Consider the difference between these two approaches:
Approach A (no research): The team notices the product page has a low conversion rate. Someone suggests changing the CTA button color from blue to green. They run the test for two weeks and get a flat result. They try orange next. Another flat result. After three months and five tests, they have learned nothing.
Approach B (research-driven): The team notices the same low conversion rate. They run a heuristic analysis and find the value proposition is buried below the fold. Analytics confirms that 68% of visitors never scroll past the hero section. Customer interviews reveal that prospects do not understand what makes the product different from competitors. The team hypothesizes that restructuring the page to lead with the key differentiator and social proof will improve conversion. The test produces a 23% lift.
The difference is not luck. It is methodology. Approach B worked because the test was aimed at a validated conversion problem — one that appeared across multiple research methods.
Research as the Engine of Hypothesis Generation
The ultimate output of conversion research is not a report or a presentation — it is a prioritized list of test hypotheses. Each hypothesis should connect a specific conversion problem (identified through research) to a proposed solution (informed by evidence) and an expected outcome (tied to a business metric).
Good research produces hypotheses that are:
Specific. Rather than 'improve the product page,' the hypothesis states exactly what will change and why that change addresses the identified problem.

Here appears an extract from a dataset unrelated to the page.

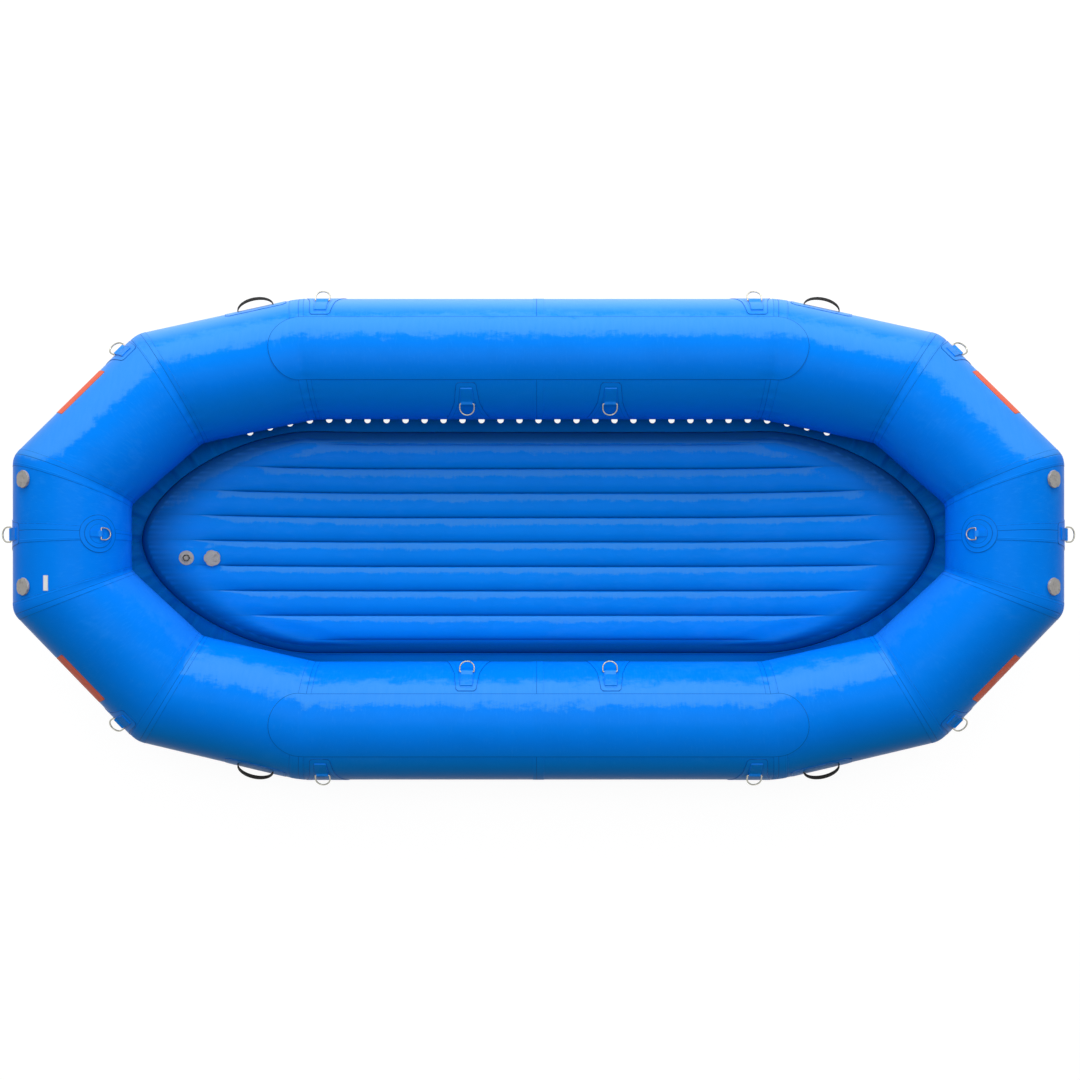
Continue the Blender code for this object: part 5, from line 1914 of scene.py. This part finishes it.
@dataclass
class ValveSet:
    """The push valves of chambers and floor with their caps, and the relief valve."""

    skin: TubeSkin
    floor: FloorMattress
    glue: float = 0.0004
    flange_radius: float = 0.031
    flange: float = 0.0016
    collar_radius: float = 0.0235
    collar: float = 0.0052
    bore: float = 0.0125
    barrel: float = 0.019
    barrel_depth: float = 0.030
    sunk: float = 0.0006
    fit: float = 0.0004
    cap_radius: float = 0.034
    cap_top: float = 0.0022
    scallops: int = 5
    scallop_depth: float = 0.0022
    scallop_share: float = 0.14
    relief_radius: float = 0.030
    relief_flange: float = 0.0025
    relief_barrel: float = 0.012
    relief_bore: float = 0.0046
    relief_depth: float = 0.018
    hex_radius: float = 0.0155
    hex_height: float = 0.0065
    cup_radius: float = 0.0105
    plastic: MouldedPlastic = MouldedPlastic("valve plastic")
    black: MouldedPlastic = MouldedPlastic(
        "hexagon plastic", (0.025, 0.025, 0.028), (0.01, 0.01, 0.01), (0.06, 0.06, 0.062),
    )

    def floor_seat(self, index: int) -> tuple:
        """Seat of a floor valve.

        Args:
            index: Its number in the floor's own list.

        Returns:
            Origin, two directions in its plane and its axis.
        """
        place, normal = self.floor.seats[index]
        axis = np.array(normal) / np.linalg.norm(normal)
        first = np.array([1.0, 0.0, -axis[0] / axis[2]])
        first /= np.linalg.norm(first)
        return np.array(place), first, np.cross(axis, first), axis

    def scallop(self, angle: float, radius: float) -> float:
        """Radius of the cap with its grip hollows.

        Args:
            angle: Angle round the cap.
            radius: The radius without hollows.

        Returns:
            The radius.
        """
        start = self.cap_radius * (1 - self.scallop_share)
        share = min(max((radius - start) / (self.cap_radius * self.scallop_share), 0), 1)
        hollow = (0.5 + 0.5 * math.cos(self.scallops * angle)) ** 5
        return radius - share * (self.scallop_depth * (hollow * 1.3 + 0.1))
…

Evidence-based. The problem it addresses was found through research, not intuition. Multiple data points corroborate the issue.
Measurable. The expected outcome is tied to a metric that can be tracked through an A/B test.
Insightful regardless of outcome. Even if the test does not win, the result tells you something meaningful about your users.
Building a Research Practice, Not a One-Time Project
The most effective optimization teams treat research as a continuous practice, not a one-time audit. Markets change. Products evolve. New user segments emerge. The conversion problems that matter today may not be the same ones that matter six months from now.
A mature research practice runs on a recurring cycle: conduct research, generate hypotheses, prioritize tests, execute experiments, analyze results, and feed learnings back into the next round of research. Each cycle deepens your understanding of your users and your market.
This is the fundamental shift that separates organizations that experiment effectively from those that just run tests. Experimentation is not a tactic — it is a research-driven discipline. And the research is where it all begins.
The quality of your experiments is determined long before you write a single line of test code. It is determined by the depth and rigor of your conversion research.